====== Supplied material ======

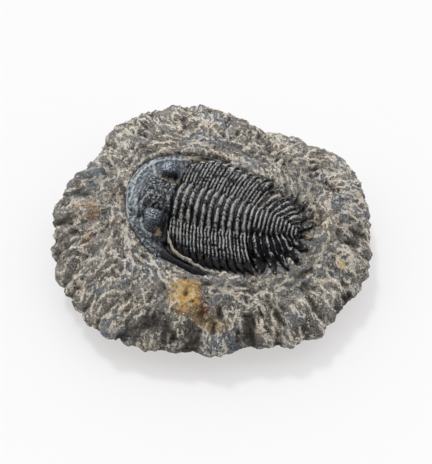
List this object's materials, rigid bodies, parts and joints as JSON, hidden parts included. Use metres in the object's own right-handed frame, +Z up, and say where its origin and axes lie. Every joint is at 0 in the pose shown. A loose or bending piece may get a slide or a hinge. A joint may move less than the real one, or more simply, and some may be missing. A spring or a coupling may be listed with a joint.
{
  "type": "trilobite fossil",
  "caption": "Spiny-tailed trilobite with tall eyes and ribbed back, lying in a shallow carved dish in a rounded limestone nodule with a flat underside.",
  "frame": {"origin": "centre of the bounding box at the level of the flat underside", "axes": "+X along the stone's longest side, towards the tail end; +Y towards the far long side; +Z up, out of the face that bears the fossil"},
  "size_m": [0.092, 0.082, 0.0241],
  "materials": {
    "limestone": "rough tool-marked grey limestone with pale scars and ochre stains",
    "fossil_shell": "black calcite, glossy in the furrows and rubbed pale on the ridges"
  },
  "bodies": {
    "root": {"matrix": "limestone", "cephalon": "fossil_shell", "thoracic_segment_01": "fossil_shell", "thoracic_segment_02": "fossil_shell", "thoracic_segment_03": "fossil_shell", "thoracic_segment_04": "fossil_shell", "thoracic_segment_05": "fossil_shell", "thoracic_segment_06": "fossil_shell", "thoracic_segment_07": "fossil_shell", "thoracic_segment_08": "fossil_shell", "thoracic_segment_09": "fossil_shell", "thoracic_segment_10": "fossil_shell", "thoracic_segment_11": "fossil_shell", "pygidium": "fossil_shell"}
  },
  "joints": []
}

======

**What the task asks**
Which lines above contain "origin"? Show each of them.

**Correct answer**
List this object's materials, rigid bodies, parts and joints as JSON, hidden parts included. Use metres in the object's own right-handed frame, +Z up, and say where its origin and axes lie. Every joint is at 0 in the pose shown. A loose or bending piece may get a slide or a hinge. A joint may move less than the real one, or more simply, and some may be missing. A spring or a coupling may be listed with a joint.
  "frame": {"origin": "centre of the bounding box at the level of the flat underside", "axes": "+X along the stone's longest side, towards the tail end; +Y towards the far long side; +Z up, out of the face that bears the fossil"},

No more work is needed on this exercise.